▸ **Exercise**
Search the listing for the string "imported" and copy every line that contains it.

▸ **Recorded information**
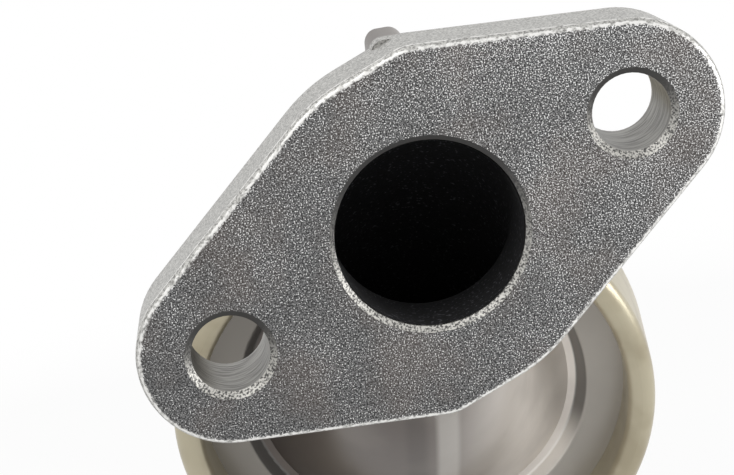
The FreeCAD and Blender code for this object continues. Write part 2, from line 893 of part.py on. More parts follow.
def inlet_can():
    """The steel can. Its front edge is rolled over the casting's plate."""
    back_face = f"{SHOULDER} + can_wall"
    inner_face = f"{CAN_BACK} - can_wall"
    wall_inside = "rim_r - can_wall"
    lip_inside = f"{RIM_INNER_R} + can_wall"
    crest_r = "rim_r - rim_crest"
    body = turned(
        "inlet_can",
        [
            (RIM_INNER_R, "plate_front"),
            (RIM_INNER_R, "rim_crest"),
            (crest_r, "0", "rim_crest", 1),
            ("rim_r", "rim_crest", "rim_crest", 1),
            ("rim_r", back_face),
            ("can_r", back_face),
            ("can_r", CAN_BACK),
            ("bush_r", CAN_BACK),
            ("bush_r", inner_face),
            (CAN_INNER_R, inner_face),
            (CAN_INNER_R, SHOULDER),
            (wall_inside, SHOULDER),
            (wall_inside, "rim_crest"),
            (crest_r, "can_wall", "rim_crest - can_wall", -1),
            (lip_inside, "rim_crest", "rim_crest - can_wall", -1),
            (lip_inside, "plate_front"),
        ],
        [
            ("can_corner", [("can_r", CAN_BACK)]),
            ("can_corner - can_wall", [(CAN_INNER_R, inner_face)]),
            ("can_wall", [("rim_r", back_face)]),
        ],
    )
    sketch = sketch_on(body, "XZ_Plane", "spigot_hole")
    add_circle(sketch, "0", SPIGOT_DEPTH, "spigot_r")
    hole = body.newObject("PartDesign::Pocket", "spigot_opening")
    hole.Profile = sketch
    hole.Type = "Length"
    hole.setExpression("Length", bound("2 * can_r"))
    hole.Reversed = True
    doc.recompute()
    return body


def spigot_placement():
    """The spigot's frame: its Z runs down from the can axis."""
    down = FreeCAD.Rotation(Vector(1, 0, 0), Vector(0, 0, 1), Vector(0, -1, 0), "ZXY")
    return CAN.multiply(FreeCAD.Placement(Vector(0, 0, size(SPIGOT_DEPTH)), down))


def can_core(label, radius):
    """A cylinder on the can axis, as long as the can."""
    core = doc.addObject("Part::Cylinder", label)
    core.setExpression("Radius", bound(radius))
    core.setExpression("Height", bound(CAN_BACK))
    core.Placement = CAN
    return core


def inlet_spigot():
    """The hose spigot with its bead, and the collar that is brazed to the can's wall."""
    inside = "spigot_r - spigot_wall"
    bead_r = "spigot_r + bead_high"
    bead_near = f"{SPIGOT_END} - bead_back - bead_long"
    bead_far = f"{SPIGOT_END} - bead_back"
    place = spigot_placement()
    tube = turned(
        "spigot_tube",
        [
            (inside, "can_r - spigot_r"),
            ("spigot_r", "can_r - spigot_r"),
            ("spigot_r", bead_near),
            (bead_r, f"{bead_near} + bead_high"),
            (bead_r, f"{bead_far} - bead_high"),
            ("spigot_r", bead_far),
            ("spigot_r", SPIGOT_END),
            (inside, SPIGOT_END),
        ],
        place=place,
    )
    foot = turned(
        "spigot_collar",
        [
            (inside, "can_r - spigot_r"),
            ("spigot_r + collar_wide", "can_r - spigot_r"),
            ("spigot_r + collar_wide", "can_r"),
            ("spigot_r + can_wall", "can_r + can_wall"),
            (inside, "can_r + can_wall"),
        ],
        place=place,
    )
    trimmed_tube = cut("spigot_tube_trimmed", tube, can_core("can_room", CAN_INNER_R))
    trimmed_foot = cut("spigot_collar_trimmed", foot, can_core("can_body", "can_r"))
    union = fused("inlet_spigot", [trimmed_tube, trimmed_foot])
    union.Label = "inlet_spigot"
    return union


def guide_bush():
    """The bronze bush that guides the stem. The stem's collar meets its front at full lift."""
    bore = "stem_r + running_gap"
    inner_face = f"{CAN_BACK} - can_wall"
    rear = BUSH_BACK
    return turned(
        "guide_bush",
        [
            (bore, VALVE_STOP),
            ("bush_r", VALVE_STOP),
            ("bush_r", f"{inner_face} - bush_flange"),
            ("bush_flange_r", f"{inner_face} - bush_flange"),
            ("bush_flange_r", inner_face),
            ("bush_r", inner_face),
            ("bush_r", rear),
            ("stem_seal_r", rear),
            ("stem_seal_r", f"{rear} - stem_seal_thick"),
            (bore, f"{rear} - stem_seal_thick"),
        ],
    )


# Vacuum actuator


def actuator_base():
    """The pressed cup behind the can, with its vent slots and the flange for the diaphragm."""
    body = turned(
        "actuator_base",
        [
            ("bush_r", CAN_BACK),
            (BASE_FLOOR_R, CAN_BACK),
            (BASE_CUP_R, BASE_FLANGE),
            (CLAMP_R, BASE_FLANGE),
            (CLAMP_R, BASE_BACK),
            (ROLL_OUTSIDE_R, BASE_BACK),
            (f"{BASE_FLOOR_R} - sheet_wall", f"{CAN_BACK} + sheet_wall"),
            ("bush_r", f"{CAN_BACK} + sheet_wall"),
        ],
    )
    sketch = sketch_on(body, "XZ_Plane", "vent_slot")
    middle = f"{CAN_BACK} + base_cup_long / 2"
    draw_profile(
        sketch,
        [
            ("-vent_wide / 2", f"{middle} - vent_high / 2"),
            ("vent_wide / 2", f"{middle} - vent_high / 2"),
            ("vent_wide / 2", f"{middle} + vent_high / 2"),
            ("-vent_wide / 2", f"{middle} + vent_high / 2"),
        ],
    )
    slot = body.newObject("PartDesign::Pocket", "vent")
    slot.Profile = sketch
    slot.Type = "Length"
    slot.setExpression("Length", bound(CLAMP_R))
    slot.Reversed = True
    doc.recompute()
    polar(body, slot, "vent_count", "vents")
    return body


def diaphragm():
    """The rubber diaphragm: clamped inside and outside, with one half-round roll between."""
    near_in, near_out = "roll_in_r + rubber_thick / 2", "roll_out_r - rubber_thick / 2"
    roll_r = "((roll_out_r - roll_in_r + rubber_thick) / 2)"
    roll_under_r = "((roll_out_r - roll_in_r - rubber_thick) / 2)"
    middle = "(roll_in_r + roll_out_r) / 2"
    return turned(
        "diaphragm",
        [
            ("stem_neck_r", PLATE_RUBBER),
            (near_in, PLATE_RUBBER),
            (near_in, COVER_FRONT),
            (middle, f"{COVER_FRONT} + {roll_under_r}", roll_under_r, -1),
            (near_out, COVER_FRONT, roll_under_r, -1),
            (near_out, BASE_BACK),
            (CLAMP_R, BASE_BACK),
            (CLAMP_R, COVER_FRONT),
            (ROLL_OUTSIDE_R, COVER_FRONT),
            (middle, f"{COVER_FRONT} + {roll_r}", roll_r, 1),
            (ROLL_INSIDE_R, COVER_FRONT, roll_r, 1),
            (ROLL_INSIDE_R, CUP_FACE),
            ("stem_neck_r", CUP_FACE),
        ],
    )


def spring_cup():
    """The rear diaphragm plate, with the rim that centres the return spring."""
    return turned(
        "spring_cup",
        [
            ("stem_neck_r", CUP_FACE),
            (CUP_R, CUP_FACE),
            (CUP_R, f"{CUP_FACE} + cup_rim"),
            (f"{CUP_R} - sheet_wall", f"{CUP_FACE} + cup_rim"),
            (f"{CUP_R} - sheet_wall", CUP_BACK),
            ("stem_neck_r", CUP_BACK),
        ],
    )


def rear_cover():
    """The vacuum cover. Its edge is folded over the diaphragm and the base's flange."""
    hem_inside = f"{CLAMP_R} + plate_clear"
    cover_inner_r = f"{COVER_R} - sheet_wall"
    lip_front = f"{BASE_FLANGE} - sheet_wall"
    return turned(
        "rear_cover",
        [
            ("nipple_r", COVER_INSIDE),
            ("nipple_r", COVER_BACK),
            (COVER_R, COVER_BACK),
            (COVER_R, f"{COVER_FRONT} + sheet_wall"),
            (HEM_R, f"{COVER_FRONT} + sheet_wall"),
            (HEM_R, lip_front),
            (f"{hem_inside} - lip_wide", lip_front),
            (f"{hem_inside} - lip_wide", BASE_FLANGE),
            (hem_inside, BASE_FLANGE),
            (hem_inside, COVER_FRONT),
            (cover_inner_r, COVER_FRONT),
            (cover_inner_r, COVER_INSIDE),
        ],
        [
            ("cover_round", [(COVER_R, COVER_BACK)]),
            ("cover_round - sheet_wall", [(cover_inner_r, COVER_INSIDE)]),
            ("hem_round", [(HEM_R, f"{COVER_FRONT} + sheet_wall"), (HEM_R, lip_front)]),
        ],
    )


def vacuum_nipple():
    """The brazed hose nipple of the vacuum cover, with a barb behind its plain tip."""
    foot = f"{COVER_BACK} + nipple_foot"
    tip = f"{COVER_BACK} + nipple_long"
    barb_end = f"{tip} - barb_back"
    return turned(
        "vacuum_nipple",
        [
            ("nipple_bore_r", COVER_INSIDE),
            ("nipple_r", COVER_INSIDE),
            ("nipple_r", COVER_BACK),
            ("nipple_foot_r", COVER_BACK),
            ("nipple_foot_r", foot),
            ("nipple_r", foot),
            ("nipple_r", f"{barb_end} - barb_long"),
            ("barb_r", f"{barb_end} - barb_long"),
            ("nipple_r", barb_end),
            ("nipple_r", tip),
            ("nipple_bore_r", tip),
        ],
    )


def build_parts():
    """Every separate piece, from the flange to the vacuum nipple."""
    plate_edge = "rim_r - can_wall - plate_clear"
    return [
        outlet_body(),
        valve_seat_ring(),
        check_cage(),
        check_plate(),
        coil_spring(
            "check_spring", CAGE_BACK, CHECK_FRONT, "check_coil_r", "check_wire_r", "check_half_turns"
        ),
        ring("can_gasket", CAN_INNER_R, plate_edge, PLATE_BACK, SHOULDER),
        inlet_can(),
        inlet_spigot(),
        valve_disc(),
        valve_seal(),
        valve_stem(),
        guide_bush(),
        ring("stem_seal", "stem_r + running_gap", "stem_seal_r", f"{BUSH_BACK} - stem_seal_thick", BUSH_BACK),
        actuator_base(),
        ring("diaphragm_plate", "stem_neck_r", PLATE_R, PLATE_FACE, PLATE_RUBBER),
        diaphragm(),
        spring_cup(),
        ring("stem_washer", "stem_neck_r", "washer_r", CUP_BACK, WASHER_BACK),
        stem_nut(),
        coil_spring(
            "return_spring", CUP_BACK, COVER_INSIDE, SPRING_R, "spring_wire_r", "spring_half_turns"
        ),
        rear_cover(),
        vacuum_nipple(),
    ]


def check_document():
    """Stop if an object of the document has failed."""
    for item in doc.Objects:
        if "Invalid" in item.State or "Error" in item.State:
            raise RuntimeError(f"{item.Name} failed: {item.State}")


def export(parts):
    """Write each piece to its own STEP file."""
    os.makedirs("parts", exist_ok=True)
    for part in parts:
        shape = part.Shape
        if shape.isNull() or not shape.isValid() or not shape.Solids:
            raise RuntimeError(f"{part.Label} has no valid solid")
        shape.exportStep(f"parts/{part.Label}.step")
        print(part.Label, len(shape.Solids), round(shape.Volume, 2))


parts = build_parts()
doc.recompute()
check_document()
export(parts)
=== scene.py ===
"""Looks, light and camera for a secondary air valve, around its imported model.

Lengths are in metres. The frame is the valve's own: the origin is the centre of the outlet bore on
the flange face, +Y runs into the flange and +Z is up. Round pieces stand on the can's axis.
"""

import functools
import logging
import math
from dataclasses import dataclass, field
from enum import Enum

import bpy
import numpy as np
from mathutils import Matrix, Vector

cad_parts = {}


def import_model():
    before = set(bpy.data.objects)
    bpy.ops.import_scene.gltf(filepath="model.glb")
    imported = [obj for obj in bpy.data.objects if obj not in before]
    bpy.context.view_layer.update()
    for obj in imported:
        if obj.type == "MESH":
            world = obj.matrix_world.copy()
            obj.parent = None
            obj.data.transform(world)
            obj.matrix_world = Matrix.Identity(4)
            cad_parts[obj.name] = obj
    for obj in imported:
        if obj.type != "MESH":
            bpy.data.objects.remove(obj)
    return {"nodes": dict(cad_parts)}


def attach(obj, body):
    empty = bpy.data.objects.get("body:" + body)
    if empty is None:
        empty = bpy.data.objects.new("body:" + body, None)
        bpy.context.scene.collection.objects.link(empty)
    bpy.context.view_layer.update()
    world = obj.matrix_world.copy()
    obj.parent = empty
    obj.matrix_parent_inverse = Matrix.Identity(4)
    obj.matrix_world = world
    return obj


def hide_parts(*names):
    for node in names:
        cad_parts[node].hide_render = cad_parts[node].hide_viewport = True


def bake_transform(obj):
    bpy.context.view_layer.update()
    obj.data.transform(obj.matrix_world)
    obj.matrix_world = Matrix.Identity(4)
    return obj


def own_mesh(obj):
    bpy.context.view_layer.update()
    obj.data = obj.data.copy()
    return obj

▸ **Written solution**
"""Looks, light and camera for a secondary air valve, around its imported model.
    imported = [obj for obj in bpy.data.objects if obj not in before]
    for obj in imported:
    for obj in imported:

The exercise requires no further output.